Di dunia pesantren, khususnya salafiyah, kitab kuning merupakan rujukan bagi sejumlah santri dan kyai untuk menjawab berbagai persoalan kemasyarakatan dalam kehidupan sehari-hari. Hampir tiada hari bagi seorang santri, tanpa bersentuhan dengan kitab kuning. Kitab kuning adalah sebuah buku yang ditulis para ulama Salafiyah (mutaqaddimin; terdahulu), tentang persoalan kehidupan sehari-hari. Umumnya, kitab kuning itu membahas tentang masalah fiqih (shalat, puasa, zakat dan haji), hadits, tasawuf, tata bahasa arab (nahwu, sharaf, balaghah, mantiq), tafsir, aqidah (Tauhid) dan lainnya.

Dinamakan kitab kuning, karena kertasnya berwarna agak merah kekuning-kuningan. Kitab ini ditulis dalam bahasa arab tanpa harakat (baris). Karena itu, di kalangan santri, kitab kuning disebut juga kitab gundul (tanpa harakat).
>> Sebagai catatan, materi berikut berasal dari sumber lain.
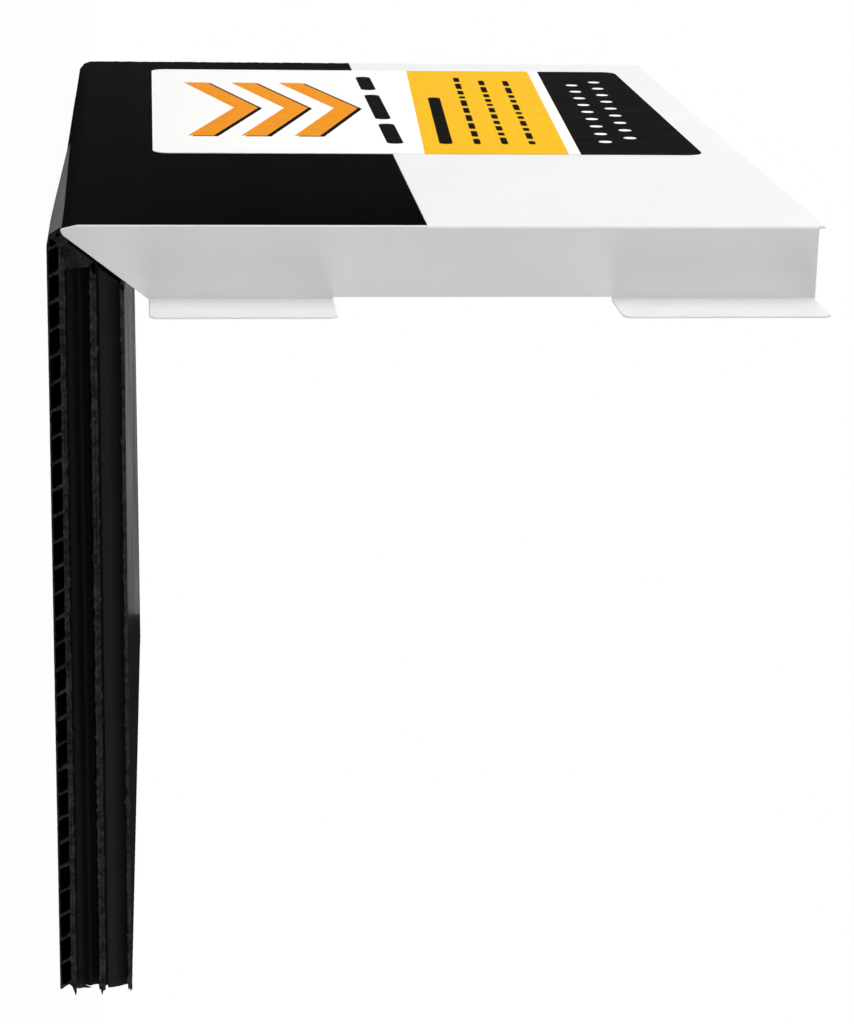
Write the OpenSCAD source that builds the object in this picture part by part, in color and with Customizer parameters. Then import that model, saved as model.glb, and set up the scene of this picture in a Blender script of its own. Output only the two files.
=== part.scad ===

Dalam bidang aqidah, banyak dibahas tentang keimanan dan hubungan seorang Abid (yang menyembah; hamba) dengan Ma’bud (Yang disembah; Allah), keimanan kepada Rasul-rasul Allah, Malaikat-Nya, Kitab-kitab-Nya, Qadla dan Qadar serta Hari Kiamat. Dan salah satu kitab kuning yang membahas tentang aqidah ini adalah ‘Aqidah Al-Awwam karya Sayyid Ahmad Al-Marzuki Al-Maliki, yang ditulis pada tahun 1258 H.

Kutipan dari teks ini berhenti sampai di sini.